The quality of play shouldn’t be an issue as long as the CPL can continue improving and selling players onto better leagues. But, if the league stagnates and players are only making lateral moves, then it could be in trouble, as one of the league’s key selling points is giving the stars of the future a professional proving ground.
Franchise Financial Health
For this section, I will be operating off of assumptions. The first assumption we can make is that it is expensive to run a professional sports team. The second assumption is that to generate income as a team, you need to sell a lot of tickets, merch and, in the case of football teams in the lower leagues, young players you developed. There are massive overhead costs, from player and staff salaries, renting/owning training facilities, and, in the case of many of the teams, paid advertising and marketing.
The Canadian Premier League has a salary cap of $1.125 million Canadian Dollars per year. That is for all players and coaching staff. If a team sells 3,000 tickets a game for an average of $30 a ticket for the 14 home games they each have, they would make $1.26 million in a season. That leaves the team with $135,000 left over for travel costs, front office staff, gameday staff, and all other costs. While this calculation doesn’t include the revenue the club is gaining from merchandise sales, you start to see why these teams might struggle to make a profit.
Canadian Premier League Attendance Report Week 14 : Forge FC tops the week with just under 5200, Atletico Ottawa next with 4160, Cavalry FC with 3189 midweek & just under 3900 on the weekend. No Report for HFX Wanderers at this time. #CanPL pic.twitter.com/d2J6RuwjEm
— Leonardo (@Leonard_FC) July 19, 2023
FC Edmonton has already folded, York United are searching for new owners, and there are only a handful of clubs that average over 3,500 tickets sold per match in the league.

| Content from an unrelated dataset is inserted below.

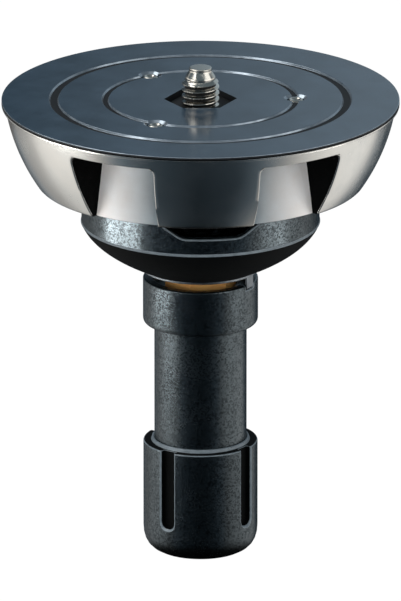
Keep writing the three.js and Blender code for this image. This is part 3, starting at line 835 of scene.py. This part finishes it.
# Knob body. A nylon moulding with a collar whose well holds the nut, a plain shaft and a spigot
# that the grip is pressed on.
knob_bottom, knob_top = (corner.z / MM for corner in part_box("knob_body"))
grip_bottom, grip_top = (corner.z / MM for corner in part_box("grip_sleeve"))
collar_radius, collar_height, well_radius, well_depth = 14.57, 12, 12.4, 2.5
shaft_radius, shaft_bore, spigot = 11.7, 7, 10.4
nut_play, seat_depth, keyway_width, keyway_depth = 0.6, 12.6, 3.8, 1.2
knob = turned("knob_moulding", [
    (shaft_bore, knob_bottom), (spigot, knob_bottom, 0.4), (spigot, grip_top), (shaft_radius, grip_top),
    (shaft_radius, knob_top - collar_height, 0.4), (collar_radius, knob_top - collar_height, 1.3),
    (collar_radius, knob_top, 0.6), (well_radius, knob_top, 0.3), (well_radius, knob_top - well_depth),
    (shaft_bore, knob_top - well_depth),
], sides=192)
seat = upright("nut_seat", hexagon(nut_flats + nut_play, nut_turn), washer_bottom - seat_depth,
               knob_top + overlap)
keyway = block("keyway", well_radius - overlap, collar_radius + overlap, keyway_width,
               knob_top - keyway_depth, knob_top + overlap)
knob = combined(knob, "DIFFERENCE", seat, around(keyway, [tang_angle]))
# Its rounded edges get the rubbed nylon, partly a painted highlight.
knob = edged(knob, 0.35, own_finish=True)

# The same nylon, duller where hands have worn it.
worn_nylon = moulded_nylon("worn_nylon", 2.1, 2.8, 0.12, 4, (0.22, 0.31))
dress(knob, [worn_nylon, rubbed_and_highlit_nylon], "knob", "black_nylon", "knob_body")

# Grip sleeve. A nylon cap pressed over the spigot, with four long slots that fingers or a bar can
# bear on, and a rounded lower end.
grip_radius, grip_rounding, grip_bore = 14.5, 6.4, 10.7
hem_radius, hem_foot_radius, hem_inner, hem_height = 12.3, 12.5, 11.75, 0.8
plug_seat_radius, plug_radius, plug_neck, plug_flange = 7.7, 7.4, 6.4, 1.5
sleeve_floor, floor_bore = knob_bottom - 0.3, 6.7
sleeve = turned("grip_moulding", [
    (plug_seat_radius, grip_bottom), (grip_radius, grip_bottom, grip_rounding),
    (grip_radius, grip_top, 0.5), (hem_foot_radius, grip_top), (hem_radius, grip_top + hem_height, 0.3),
    (hem_inner, grip_top + hem_height), (hem_inner, grip_top), (grip_bore, grip_top),
    (grip_bore, sleeve_floor), (floor_bore, sleeve_floor), (floor_bore, grip_bottom + plug_flange),
    (plug_seat_radius, grip_bottom + plug_flange),
], sides=192)
slot_side, slot_foot, slot_depth = 1.9, grip_top - 20.5, 1.6
slot_lip, lip_depth = 0.9, 0.55
slot_top = grip_top + overlap
slot_outline = [(-slot_side, slot_top), (-slot_side, slot_foot, slot_side),
                (slot_side, slot_foot, slot_side), (slot_side, slot_top)]
lip_side, lip_foot = slot_side + slot_lip, slot_foot - slot_lip
lip_outline = [(-lip_side, slot_top), (-lip_side, lip_foot, lip_side),
               (lip_side, lip_foot, lip_side), (lip_side, slot_top)]
slot = sideways("grip_slot", slot_outline, grip_radius - slot_depth, grip_radius + overlap)
lip = sideways("slot_lip", slot_outline, grip_radius - lip_depth, grip_radius - lip_depth + slot_lip,
               outer_corners=lip_outline)
sleeve = combined(sleeve, "DIFFERENCE", around(slot, evenly(4, 52)), around(lip, evenly(4, 52)))
# Its rounded edges get the rubbed nylon, partly a painted highlight.
sleeve = edged(sleeve, 0.12, own_finish=True)


def in_slot(middle, normal):
    depth = grip_radius - middle.xy.length
    return slot_foot - 1 < middle.z < grip_top - 0.6 and 0.3 < depth < slot_depth + 0.2


def on_slot_lip(middle, normal):
    return slot_foot - 1 < middle.z < grip_top and 0.04 < grip_radius - middle.xy.length <= 0.3


def top_of_grip(middle, normal):
    return normal.z > 0.95 and middle.z > grip_top - 0.2


def on_hem(middle, normal):
    return middle.z > grip_top + 0.2


# Painted shade in the slots and on the grip's top. The lighter rubbed nylon on the slots' lips and the
# hem is partly painted highlight.
for number, chosen in ((2, in_slot), (1, on_slot_lip), (2, top_of_grip), (1, on_hem)):
    finished(sleeve, number, chosen)
dress(sleeve, [worn_nylon, rubbed_and_highlit_nylon, shaded_nylon_skin], "knob", "black_nylon", "grip_sleeve")

# End plug. A nylon disc that snaps into the grip's end and covers the stop on the rod.
plug_top = grip_bottom + 5.5
plug = turned("plug_disc", [
    (0, grip_bottom), (plug_radius, grip_bottom, 0.4), (plug_radius, grip_bottom + plug_flange),
    (plug_neck, grip_bottom + plug_flange), (plug_neck, plug_top, 0.4), (0, plug_top),
], sides=96)
dress(edged(plug, 0), [worn_nylon], "knob", "black_nylon", "end_plug")

# Studio. A white sheet of paper, low enough that the knob clears it when it is screwed right down,
# soft boxes round the part and a weaker glow from the walls. A graded card lies on the paper, which
# the ball and the knob mirror as their bright sides and dark middles, as in the photograph.
room_below = 25
floor_height = (grip_bottom - room_below) * MM


def sheet_of(name, corners, height):
    """A flat sheet of the studio's, with its corners and height in metres."""
    mesh = bpy.data.meshes.new(name)
    mesh.from_pydata([(x, y, height) for x, y in corners], [], [range(len(corners))])
    made = bpy.data.objects.new(name, mesh)
    bpy.context.scene.collection.objects.link(made)
    return made


paper = sheet_of("paper", [(-3, -3), (3, -3), (3, 3), (-3, 3)], floor_height)
white, tree, shader = surface("white_paper", "#f4f4f4", Roughness=0.9)
# It glows for the camera and for mirrors, so that it stays white, but hardly lights the part.
rays = add(tree, "ShaderNodeLightPath")
seen = add(tree, "ShaderNodeMath", {0: rays.outputs["Is Camera Ray"], 1: rays.outputs["Is Glossy Ray"]},
           operation="MAXIMUM")
seen = add(tree, "ShaderNodeMath", {0: seen.outputs[0], 1: rays.outputs["Is Transmission Ray"]},
           operation="MAXIMUM")
share = add(tree, "ShaderNodeMath", {0: seen.outputs[0], 1: 0.93}, operation="MULTIPLY")
glow = add(tree, "ShaderNodeEmission", {"Color": linear("#ffffff"), "Strength": 1.05})
mixed = add(tree, "ShaderNodeMixShader", {
    "Fac": share.outputs[0], 1: shader.outputs[0], 2: glow.outputs[0],
})
tree.links.new(mixed.outputs[0], tree.nodes["Material Output"].inputs["Surface"])
paper.data.materials.append(white)


def graded(tree, direction, stops):
    """Greys that change with the bearing from the axis, between stops of (degrees, grey)."""
    turn = add(tree, "ShaderNodeTexGradient", {"Vector": direction}, gradient_type="RADIAL")
    ramp = add(tree, "ShaderNodeValToRGB", {"Fac": turn.outputs[1]})
    stops = [((bearing + 180) / 360, grey) for bearing, grey in stops]
    elements = ramp.color_ramp.elements
    elements[0].position, elements[1].position = stops[0][0], stops[-1][0]
    for place, _ in stops[1:-1]:
        elements.new(place)
    for element, (_, grey) in zip(elements, stops):
        cool = max(0, 1 - grey / 0.3)
        element.color = (grey, grey * (1 + 0.55 * cool), grey * (1 + 1.1 * cool), 1)
    return ramp.outputs[0]


def mirrored_card(sheet, paint, colour, strength=1):
    """Makes a sheet glow, and shows it to mirrors alone."""
    nodes, links = paint.node_tree.nodes, paint.node_tree.links
    glow = add(paint.node_tree, "ShaderNodeEmission", {"Color": colour, "Strength": strength})
    links.new(glow.outputs[0], nodes["Material Output"].inputs["Surface"])
    sheet.data.materials.append(paint)
    sheet.visible_camera = False
    sheet.visible_shadow = False
    sheet.visible_diffuse = False


def on_circle(radius, degrees):
    """A place on a circle round the axis, at a bearing in degrees."""
    return radius * math.cos(math.radians(degrees)), radius * math.sin(math.radians(degrees))


card_radius, card_sides = 2.5, 64
rim = [on_circle(card_radius, 360 * i / card_sides) for i in range(card_sides)]
card = sheet_of("graded_card", rim, floor_height + 0.0005)
graded_grey, tree, shader = surface("graded_card", "#808080", Roughness=1)
where = add(tree, "ShaderNodeTexCoord").outputs["Object"]
floor_stops = [
    (-180, 1), (-170, 0.9), (-160, 0.6), (-152, 0.3), (-144, 0.17), (-136, 0.09), (-125, 0.04),
    (-95, 0.014), (-68, 0.025), (-56, 0.075), (-48, 0.16), (-40, 0.34), (-28, 0.64), (-12, 0.84),
    (5, 0.95), (24, 1), (34, 0.7), (45, 0.1), (55, 0.03), (108, 0.03), (119, 0.22), (130, 0.36),
    (145, 0.46), (156, 0.88), (180, 1),
]
flat_place = add(tree, "ShaderNodeVectorMath", {0: where, 1: (1, 1, 0)}, operation="MULTIPLY")
distance = add(tree, "ShaderNodeVectorMath", {0: flat_place.outputs[0]}, operation="LENGTH")
# The card is dark close under the part and grows lighter outwards.
level = add(tree, "ShaderNodeFloatCurve", {"Value": distance.outputs["Value"]})
curve = level.mapping.curves[0]
curve.points[0].location, curve.points[1].location = (0, 0), (1, 1)
for place in ((0.03, 0.02), (0.052, 0.55), (0.085, 0.75), (0.145, 0.85), (0.228, 1)):
    curve.points.new(*place)
level.mapping.update()
mirrored_card(card, graded_grey, graded(tree, where, floor_stops), level.outputs[0])


def floor_card(name, azimuth, spread, level, near=0.365, far=0.445):
    """A sector of card on the floor, bright or dark, which the upright black mouldings mirror."""
    edges = [(near, azimuth - spread), (far, azimuth - spread), (far, azimuth),
             (far, azimuth + spread), (near, azimuth + spread), (near, azimuth)]
    sheet = sheet_of(name, [on_circle(*edge) for edge in edges], floor_height + 0.001)
    paint, tree, shader = surface(name, "#ffffff", Roughness=1)
    mirrored_card(sheet, paint, linear("#ffffff"), level)


floor_card("left_bright_card", 188, 20, 15.0)
floor_card("right_bright_card", 342, 14, 3.6)
floor_card("left_dark_card", 130, 30, 0.12)
floor_card("right_dark_card", 26, 28, 0.05)

# A dim blue-grey card stands behind and to the right. The plate mirrors it, lighter to the right.
back_card = sheet_of("back_card", [(-0.4, -0.02), (0.5, -0.02), (0.5, 0.35), (-0.4, 0.35)], 0)
back_card.data.transform(Matrix.Rotation(math.pi / 2, 4, "X"))
back_card.data.transform(Matrix.Translation((0, 0.3, 0)))
dim_blue, tree, shader = surface("back_card", "#5c6a74", Roughness=1)
where = add(tree, "ShaderNodeTexCoord").outputs["Object"]
aside = add(tree, "ShaderNodeSeparateXYZ", {0: where}).outputs[0]
lighter = add(tree, "ShaderNodeMapRange", {"Value": aside, "From Min": -0.05, "From Max": 0.06})
shade = add(tree, "ShaderNodeMix", {
    "Factor": lighter.outputs[0], 6: linear("#3a4650"), 7: linear("#a4b4c0"),
}, data_type="RGBA")
mirrored_card(back_card, dim_blue, shade.outputs[2])

world = bpy.data.worlds.new("studio")
bpy.context.scene.world = world
world.use_nodes = True
tree = world.node_tree
background = tree.nodes["Background"]
rays = add(tree, "ShaderNodeLightPath")
where = add(tree, "ShaderNodeTexCoord").outputs["Generated"]
wall_stops = [
    (-180, 1), (-150, 1), (-132, 0.8), (-118, 0.2), (-100, 0.03), (-72, 0.03), (-60, 0.3),
    (-48, 0.8), (-35, 1), (20, 1), (42, 0.3), (55, 0.12), (112, 0.12), (125, 0.2), (138, 0.4),
    (150, 0.9), (180, 1),
]
height = add(tree, "ShaderNodeSeparateXYZ", {0: where}).outputs[2]
above = add(tree, "ShaderNodeMapRange", {"Value": height, "From Min": 0.12, "From Max": 0.35})
walls = add(tree, "ShaderNodeMix", {
    "Factor": above.outputs[0], 6: graded(tree, where, wall_stops), 7: linear("#5c6a74"),
}, data_type="RGBA")
level = add(tree, "ShaderNodeMix", {
    "Factor": rays.outputs["Is Camera Ray"], 6: walls.outputs[2], 7: linear("#ffffff"),
}, data_type="RGBA")
tree.links.new(level.outputs[2], background.inputs["Color"])


def outward(azimuth, elevation):
    """The direction from the part to something at these two angles, in degrees."""
    a, e = math.radians(azimuth), math.radians(elevation)
    return Vector((math.cos(a) * math.cos(e), math.sin(a) * math.cos(e), math.sin(e)))


def soft_box(name, azimuth, elevation, width, height, radiance, mirrored=True):
    """A rectangular lamp, 1 m from the part, whose power gives it the radiance that is asked for."""
    lamp = bpy.data.lights.new(name, "AREA")
    lamp.shape = "RECTANGLE"
    lamp.size, lamp.size_y = width, height
    lamp.energy = radiance * math.pi * width * height
    made = bpy.data.objects.new(name, lamp)
    made.location = outward(azimuth, elevation)
    made.rotation_euler = made.location.to_track_quat("Z", "Y").to_euler()
    made.visible_camera = False
    made.visible_glossy = mirrored
    bpy.context.scene.collection.objects.link(made)


soft_box("left_soft_box", 178, 52, 1.2, 0.5, 3.0)
soft_box("right_soft_box", 330, 24, 1.0, 0.6, 1.3)
soft_box("low_left_soft_box", 210, 12, 0.5, 0.3, 2.6)
soft_box("front_soft_box", 264, 62, 0.9, 0.35, 1.2)
soft_box("low_front_fill", 264, 6, 1.0, 0.4, 2.4, mirrored=False)

# Camera. Level with the photograph: 17.9 degrees above the horizon and far off, so that the
# plate's ellipse is as narrow and the sides stay as parallel.
camera = bpy.data.cameras.new("camera")
camera.sensor_width = 36
camera.lens = 946.3
eye = bpy.data.objects.new("camera", camera)
bpy.context.scene.collection.objects.link(eye)
camera_distance, middle_height = 4, -0.0603
out = outward(268, 17.9)
eye.location = Vector((0, 0, middle_height)) + out * camera_distance
eye.rotation_euler = out.to_track_quat("Z", "Y").to_euler()
bpy.context.scene.camera = eye
bpy.context.scene.view_settings.view_transform = "Standard"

Once again, these are estimates, and there is also revenue from TV deals, corporate sponsorships, and other opportunities to take into account, but this is to outline that each team is operating on very thin margins.
For franchises starting in new leagues, failing to turn profit over the first five to 10 years is understandable, even expected. In the case of MLS, most teams weren’t profitable as of 2017. The Canadian Premier League will be lean financially for many years, and that is just the dire reality of starting a new sports league.
Number of Teams in the League
The final step in building a league is having a large enough pool of stable, established teams. Currently, the Canadian Premier League has eight franchises, with nine in league history counting the now-defunct FC Edmonton. There have been quite a few numbers bandied around for what the league should aim for. If the league can reach 16 teams that have stable ownership and can consistently draw a crowd of over 5,000, it would have no reason to need (need being a crucial word) to seek out more expansion teams.
When the league was first announced, it was open about its hopes for pro/rel coming to Canada. For that to happen, the league would need at least 24 clubs, with 12 in each division.
The sports world is ruthless. Only the strong survive, and in this particular case, only the innovative, committed, and consistent survive. As a fan, I am desperate for this league to lay down roots so I can enjoy it for years to come. As someone with an interest in the sports business, I am wildly curious to see how this experiment ends.